_Provided data_.

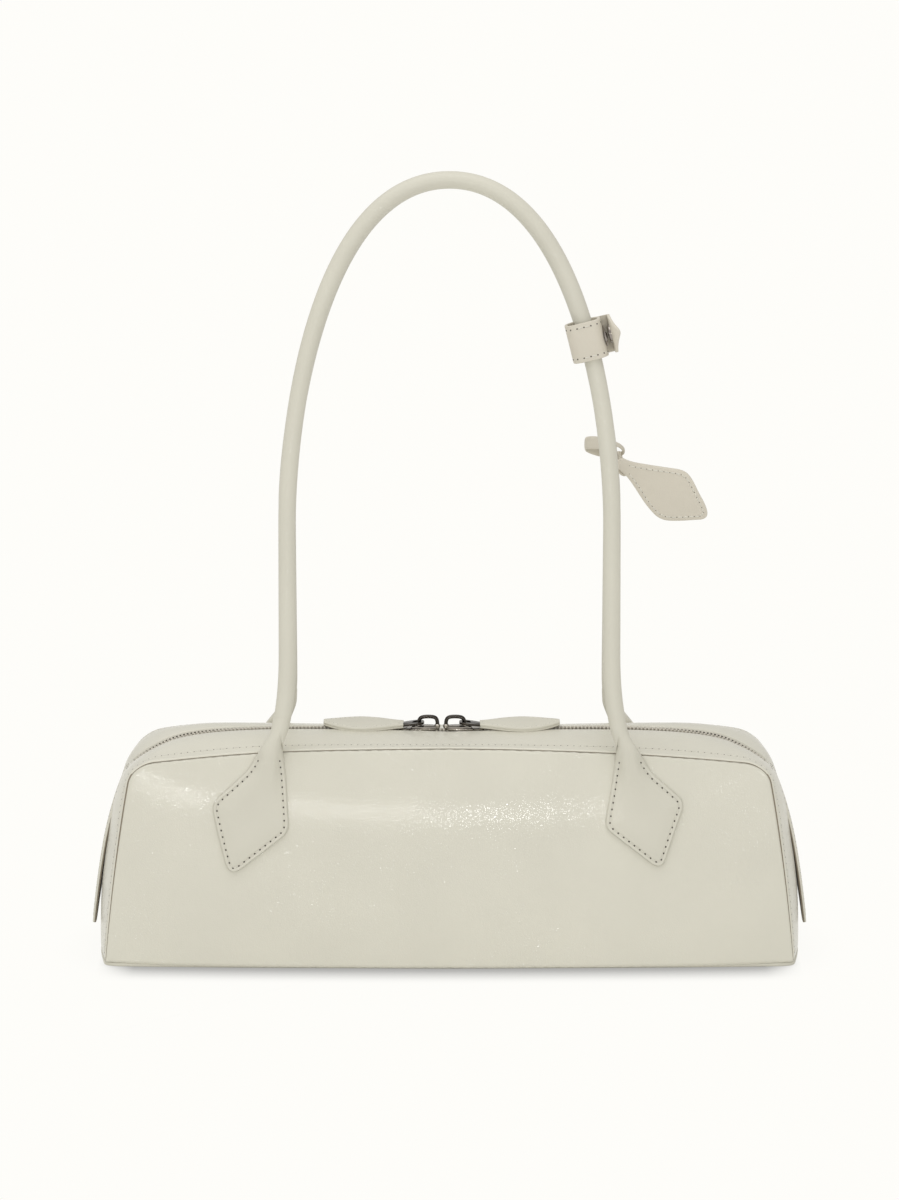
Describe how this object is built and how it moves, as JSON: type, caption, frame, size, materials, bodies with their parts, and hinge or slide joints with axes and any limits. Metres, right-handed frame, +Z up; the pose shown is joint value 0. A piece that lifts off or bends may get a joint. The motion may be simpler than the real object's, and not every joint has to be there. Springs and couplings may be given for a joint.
{
  "type": "baguette bag",
  "caption": "Small long shoulder bag of leather with a curved zipped top, rolled arch handles on diamond patches, leather zip pullers, a snap keeper and a hanging leaf tag.",
  "frame": {"origin": "on the floor under the middle of the base", "axes": "+X along the bag to the viewer's right, -Y towards the front wall with the keeper's handle, +Z up"},
  "size_m": [0.3684, 0.095, 0.4001],
  "materials": {
    "outer_leather": "satin, fine grain",
    "base_leather": "satin",
    "lining_leather": "matt split side",
    "zip_tape": "woven",
    "zip_teeth": "satin",
    "dark_nickel": "polished dark nickel",
    "bright_nickel": "polished",
    "rope": "twisted cotton",
    "lining_cloth": "woven cotton",
    "board": "pressed fibre"
  },
  "bodies": {
    "base": {"base_panel": "base_leather", "gusset_left": "outer_leather", "gusset_right": "outer_leather", "zip_stops": "dark_nickel", "lining_base": "lining_cloth", "lining_end_left": "lining_cloth", "lining_end_right": "lining_cloth", "base_board": "board"},
    "front_wall": {"front_panel": "outer_leather", "top_strip_front": "outer_leather", "zip_tape_front": "zip_tape", "zip_teeth_front": "zip_teeth", "patch_front_left": "outer_leather", "patch_front_right": "outer_leather", "lining_front": "lining_cloth"},
    "rear_wall": {"rear_panel": "outer_leather", "top_strip_rear": "outer_leather", "zip_tape_rear": "zip_tape", "zip_teeth_rear": "zip_teeth", "patch_rear_left": "outer_leather", "patch_rear_right": "outer_leather", "lining_rear": "lining_cloth", "inner_pocket": "lining_cloth"},
    "front_handle": {"handle_front": "outer_leather", "handle_core_front": "rope"},
    "rear_handle": {"handle_rear": "outer_leather", "handle_core_rear": "rope"},
    "keeper": {"keeper_band": "outer_leather", "snap_stud": "bright_nickel"},
    "keeper_flap": {"keeper_flap": "lining_leather", "snap_socket": "bright_nickel"},
    "tag": {"tag_strap": "outer_leather", "tag_leaf": "outer_leather"},
    "left_slider": {"slider_left": "dark_nickel"},
    "right_slider": {"slider_right": "dark_nickel"},
    "left_puller": {"pull_link_left": "dark_nickel", "puller_left": "outer_leather"},
    "right_puller": {"pull_link_right": "dark_nickel", "puller_right": "outer_leather"},
    "left_tab": {"end_tab_left": "outer_leather"},
    "right_tab": {"end_tab_right": "outer_leather"}
  },
  "joints": [
    {"name": "front_wall_lean", "type": "hinge", "parent": "base", "child": "front_wall", "pos_m": [0, -0.0475, 0.0025], "axis": [1, 0, 0], "range_deg": [0, 12], "deforming": ["zip_tape_front", "zip_teeth_front"]},
    {"name": "rear_wall_lean", "type": "hinge", "parent": "base", "child": "rear_wall", "pos_m": [0, 0.0475, 0.0025], "axis": [-1, 0, 0], "range_deg": [0, 12], "deforming": ["zip_tape_rear", "zip_teeth_rear"]},
    {"name": "left_slider_run", "type": "slide", "parent": "base", "child": "left_slider", "axis": [-1, 0, 0], "range_m": [0, 0.0987]},
    {"name": "right_slider_run", "type": "slide", "parent": "base", "child": "right_slider", "axis": [1, 0, 0], "range_m": [0, 0.1068]},
    {"name": "left_puller_lift", "type": "hinge", "parent": "left_slider", "child": "left_puller", "pos_m": [-0.01363, 0, 0.11752], "axis": [0, 1, 0], "range_deg": [0, 100]},
    {"name": "right_puller_lift", "type": "hinge", "parent": "right_slider", "child": "right_puller", "pos_m": [0.00563, 0, 0.11752], "axis": [0, -1, 0], "range_deg": [0, 100]},
    {"name": "front_handle_swing", "type": "hinge", "parent": "front_wall", "child": "front_handle", "pos_m": [0, -0.04108, 0.104], "axis": [1, 0, 0], "range_deg": [0, 100]},
    {"name": "rear_handle_swing", "type": "hinge", "parent": "rear_wall", "child": "rear_handle", "pos_m": [0, 0.04108, 0.104], "axis": [-1, 0, 0], "range_deg": [0, 100]},
    {"name": "keeper_slide", "type": "slide", "parent": "front_handle", "child": "keeper", "axis": [-0.2419, 0.1126, 0.9637], "range_m": [-0.012, 0.012]},
    {"name": "keeper_flap_turn", "type": "hinge", "parent": "keeper", "child": "keeper_flap", "pos_m": [0.08177, -0.00989, 0.31931], "axis": [-0.2419, 0.1126, 0.9637], "range_deg": [0, 105]},
    {"name": "tag_swing", "type": "hinge", "parent": "rear_handle", "child": "tag", "pos_m": [0.08125, 0.02337, 0.25492], "axis": [0, 0.9932, 0.1165], "range_deg": [-30, 30]},
    {"name": "left_tab_lift", "type": "hinge", "parent": "base", "child": "left_tab", "pos_m": [-0.16439, 0, 0.09307], "axis": [0, 1, 0], "range_deg": [0, 60]},
    {"name": "right_tab_lift", "type": "hinge", "parent": "base", "child": "right_tab", "pos_m": [0.16439, 0, 0.09307], "axis": [0, -1, 0], "range_deg": [0, 60]}
  ],
  "couplings": [
    {"joint": "rear_wall_lean", "follows": "front_wall_lean", "ratio": 1},
    {"joint": "left_slider_run", "follows": "front_wall_lean", "m_per_rad": 0.4712},
    {"joint": "right_slider_run", "follows": "front_wall_lean", "m_per_rad": 0.5098}
  ]
}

_What you will do_. Quote each line of the listing above exactly.

_Task result_.
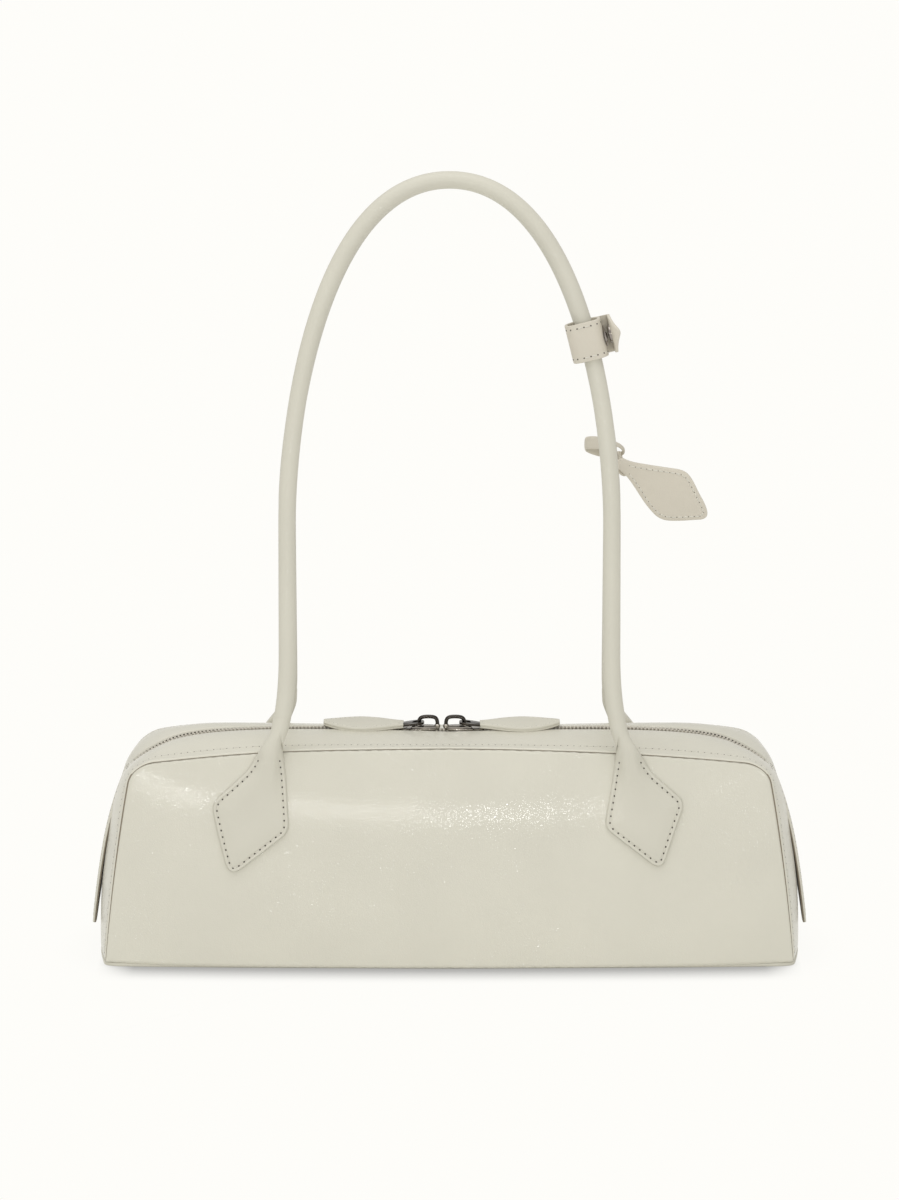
Describe how this object is built and how it moves, as JSON: type, caption, frame, size, materials, bodies with their parts, and hinge or slide joints with axes and any limits. Metres, right-handed frame, +Z up; the pose shown is joint value 0. A piece that lifts off or bends may get a joint. The motion may be simpler than the real object's, and not every joint has to be there. Springs and couplings may be given for a joint.
{
  "type": "baguette bag",
  "caption": "Small long shoulder bag of leather with a curved zipped top, rolled arch handles on diamond patches, leather zip pullers, a snap keeper and a hanging leaf tag.",
  "frame": {"origin": "on the floor under the middle of the base", "axes": "+X along the bag to the viewer's right, -Y towards the front wall with the keeper's handle, +Z up"},
  "size_m": [0.3684, 0.095, 0.4001],
  "materials": {
    "outer_leather": "satin, fine grain",
    "base_leather": "satin",
    "lining_leather": "matt split side",
    "zip_tape": "woven",
    "zip_teeth": "satin",
    "dark_nickel": "polished dark nickel",
    "bright_nickel": "polished",
    "rope": "twisted cotton",
    "lining_cloth": "woven cotton",
    "board": "pressed fibre"
  },
  "bodies": {
    "base": {"base_panel": "base_leather", "gusset_left": "outer_leather", "gusset_right": "outer_leather", "zip_stops": "dark_nickel", "lining_base": "lining_cloth", "lining_end_left": "lining_cloth", "lining_end_right": "lining_cloth", "base_board": "board"},
    "front_wall": {"front_panel": "outer_leather", "top_strip_front": "outer_leather", "zip_tape_front": "zip_tape", "zip_teeth_front": "zip_teeth", "patch_front_left": "outer_leather", "patch_front_right": "outer_leather", "lining_front": "lining_cloth"},
    "rear_wall": {"rear_panel": "outer_leather", "top_strip_rear": "outer_leather", "zip_tape_rear": "zip_tape", "zip_teeth_rear": "zip_teeth", "patch_rear_left": "outer_leather", "patch_rear_right": "outer_leather", "lining_rear": "lining_cloth", "inner_pocket": "lining_cloth"},
    "front_handle": {"handle_front": "outer_leather", "handle_core_front": "rope"},
    "rear_handle": {"handle_rear": "outer_leather", "handle_core_rear": "rope"},
    "keeper": {"keeper_band": "outer_leather", "snap_stud": "bright_nickel"},
    "keeper_flap": {"keeper_flap": "lining_leather", "snap_socket": "bright_nickel"},
    "tag": {"tag_strap": "outer_leather", "tag_leaf": "outer_leather"},
    "left_slider": {"slider_left": "dark_nickel"},
    "right_slider": {"slider_right": "dark_nickel"},
    "left_puller": {"pull_link_left": "dark_nickel", "puller_left": "outer_leather"},
    "right_puller": {"pull_link_right": "dark_nickel", "puller_right": "outer_leather"},
    "left_tab": {"end_tab_left": "outer_leather"},
    "right_tab": {"end_tab_right": "outer_leather"}
  },
  "joints": [
    {"name": "front_wall_lean", "type": "hinge", "parent": "base", "child": "front_wall", "pos_m": [0, -0.0475, 0.0025], "axis": [1, 0, 0], "range_deg": [0, 12], "deforming": ["zip_tape_front", "zip_teeth_front"]},
    {"name": "rear_wall_lean", "type": "hinge", "parent": "base", "child": "rear_wall", "pos_m": [0, 0.0475, 0.0025], "axis": [-1, 0, 0], "range_deg": [0, 12], "deforming": ["zip_tape_rear", "zip_teeth_rear"]},
    {"name": "left_slider_run", "type": "slide", "parent": "base", "child": "left_slider", "axis": [-1, 0, 0], "range_m": [0, 0.0987]},
    {"name": "right_slider_run", "type": "slide", "parent": "base", "child": "right_slider", "axis": [1, 0, 0], "range_m": [0, 0.1068]},
    {"name": "left_puller_lift", "type": "hinge", "parent": "left_slider", "child": "left_puller", "pos_m": [-0.01363, 0, 0.11752], "axis": [0, 1, 0], "range_deg": [0, 100]},
    {"name": "right_puller_lift", "type": "hinge", "parent": "right_slider", "child": "right_puller", "pos_m": [0.00563, 0, 0.11752], "axis": [0, -1, 0], "range_deg": [0, 100]},
    {"name": "front_handle_swing", "type": "hinge", "parent": "front_wall", "child": "front_handle", "pos_m": [0, -0.04108, 0.104], "axis": [1, 0, 0], "range_deg": [0, 100]},
    {"name": "rear_handle_swing", "type": "hinge", "parent": "rear_wall", "child": "rear_handle", "pos_m": [0, 0.04108, 0.104], "axis": [-1, 0, 0], "range_deg": [0, 100]},
    {"name": "keeper_slide", "type": "slide", "parent": "front_handle", "child": "keeper", "axis": [-0.2419, 0.1126, 0.9637], "range_m": [-0.012, 0.012]},
    {"name": "keeper_flap_turn", "type": "hinge", "parent": "keeper", "child": "keeper_flap", "pos_m": [0.08177, -0.00989, 0.31931], "axis": [-0.2419, 0.1126, 0.9637], "range_deg": [0, 105]},
    {"name": "tag_swing", "type": "hinge", "parent": "rear_handle", "child": "tag", "pos_m": [0.08125, 0.02337, 0.25492], "axis": [0, 0.9932, 0.1165], "range_deg": [-30, 30]},
    {"name": "left_tab_lift", "type": "hinge", "parent": "base", "child": "left_tab", "pos_m": [-0.16439, 0, 0.09307], "axis": [0, 1, 0], "range_deg": [0, 60]},
    {"name": "right_tab_lift", "type": "hinge", "parent": "base", "child": "right_tab", "pos_m": [0.16439, 0, 0.09307], "axis": [0, -1, 0], "range_deg": [0, 60]}
  ],
  "couplings": [
    {"joint": "rear_wall_lean", "follows": "front_wall_lean", "ratio": 1},
    {"joint": "left_slider_run", "follows": "front_wall_lean", "m_per_rad": 0.4712},
    {"joint": "right_slider_run", "follows": "front_wall_lean", "m_per_rad": 0.5098}
  ]
}